We have recreated this very traditional and elegant form of the plaid based on this description from The Kilt and How to Wear It, written by the Hon. Stuart Ruaidri Erskine, and published in 1901. He writes that the plaid "is an essential part of the Highland dress, and though fashion may have decreed and encouraged its disuse, yet the genius of the garb obviously requires and demands the addition of this graceful covering, without which -- which is the best proof of its necessity -- it neither looks, nor can be, complete." But he is not advocating for the popular modern forms of plaid (most especially the ubiquitous fly plaid), but rather a specific style, meant to best mimic the upper portion of the old belted plaid (or feilidh-mor). He describes it thusly.

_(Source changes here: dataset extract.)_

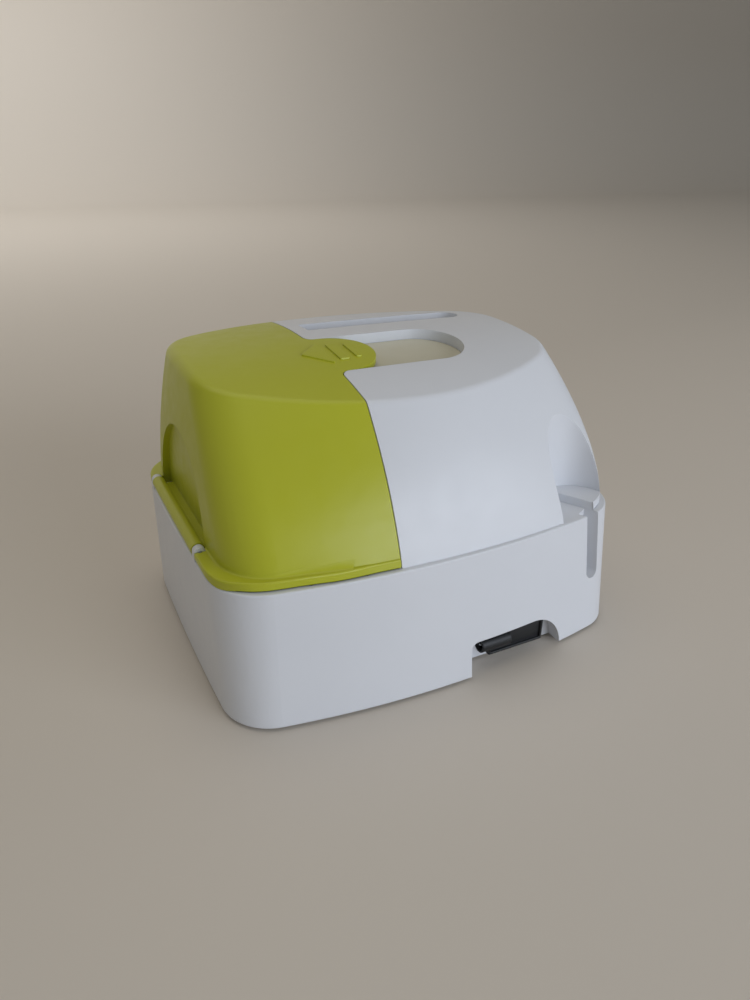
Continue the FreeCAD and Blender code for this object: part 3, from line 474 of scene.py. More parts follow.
def screw(
    place: Triple, down: bool, shank: float, head: Pair = (2.8, 1.6), radius: float = 1.5
) -> Shell:
    """A pan-head screw with a cross recess and a cut thread, as one polar surface.

    The head's face is a shallow dome h = 0.3 (r / R)^2 with a cross sunk into it: the depth is
    0.75 mm, fading with the distance from the nearer of the two arms and with the radius. The
    thread's radius rises and falls once a pitch along a helix.

    Args:
        place: The middle of the head's face.
        down: Whether the screw points down, its head on top.
        shank: The length under the head.
        head: The head's radius and height.
        radius: The thread's outer radius.

    Returns:
        The closed surface.
    """
    angle = np.linspace(0.0, 2 * math.pi, 36, endpoint=False)[None, :]
    wide, deep = head
    r = np.linspace(0.02, wide * 0.86, 15)[:, None]
    arm = r * np.minimum(np.abs(np.sin(angle)), np.abs(np.cos(angle)))
    cross = np.clip((0.62 - arm) / 0.3, 0, 1) * np.clip((1.75 - r) / 0.35, 0, 1)
    face = 0.3 * (r / wide) ** 2 + 0.75 * cross
    edge = eased([(wide * 0.86, 0.25), (wide, 0.5), (wide, deep), (radius, deep)], 0.3, 4)
    pitch, depth = 1.1, 0.28
    run = np.arange(deep + 0.1, deep + shank - 1.2, pitch / 6)[:, None]
    wave = 1 - np.abs(2 * np.mod(run / pitch - angle / (2 * math.pi), 1.0) - 1)
    thread = radius - depth * wave
    tip = np.array([(radius * 0.7, deep + shank - 0.6), (0.3, deep + shank)])

    def rows(radii: np.ndarray, depths: np.ndarray) -> np.ndarray:
        """Radii and depths spread over the same rows and angles."""
        return np.stack(np.broadcast_arrays(radii * np.cos(angle), radii * np.sin(angle), depths), -1)

    parts = ((r, face), (edge[:, :1], edge[:, 1:]), (thread, run), (tip[:, :1], tip[:, 1:]))
    points = np.concatenate([rows(*part) for part in parts])
    points[..., 2] *= -1 if down else 1
    return grid(points + np.array(place))


def placed(
    mesh: bpy.types.Mesh, name: str, body: Body, finish: Finish, replaces: Sequence[str]
) -> bpy.types.Object:
    """Puts a finished mesh in the scene as a piece that rides on a body.

    Args:
        mesh: The mesh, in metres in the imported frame.
        name: The piece's name.
        body: What it moves with.
        finish: Its material.
        replaces: CAD nodes that it stands for.

    Returns:
        The new object.
    """
    mesh.name = name
    piece = bpy.data.objects.new(name, mesh)
    bpy.context.scene.collection.objects.link(piece)
    dress(piece, finish)
    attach(piece, body.value)
    if replaces:
        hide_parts(*replaces)
    LOG.info("built %s, %d faces", name, len(mesh.polygons))
    return piece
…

"This plaid -- which can be of any soft, fine material, and whether of tartan, livery, or homespun it matters not -- should be worn much after the manner of the old belted plaid; that is to say, it should be worn with a belt, the sides of the plaid, as in the case of the kilt in its 'primitive form,' being pulled a little above the belt, and made to turn down over it in as graceful a manner as possible. When in this position, the plaid (which must have been previously separated in the middle by the hand, so as to discover the sporran) will give the appearance of being furnished with rings, which is just the appearance it gives in old portraits and prints, &c., and is emphatically, from every point of view, the end to be aimed at. The wings of the plaid should rest on the sides of the kilt at a distance of a foot or so from the edge nearest the knee; whilst the two ends of the plaid farthest from the wearer should be caught up and fastened by a brooch to the left shoulder, in the traditional manner... I may add that the plaid, when adjusted to the person, should depend backwards a few inches -- say, three or four -- below the edge of the kilt."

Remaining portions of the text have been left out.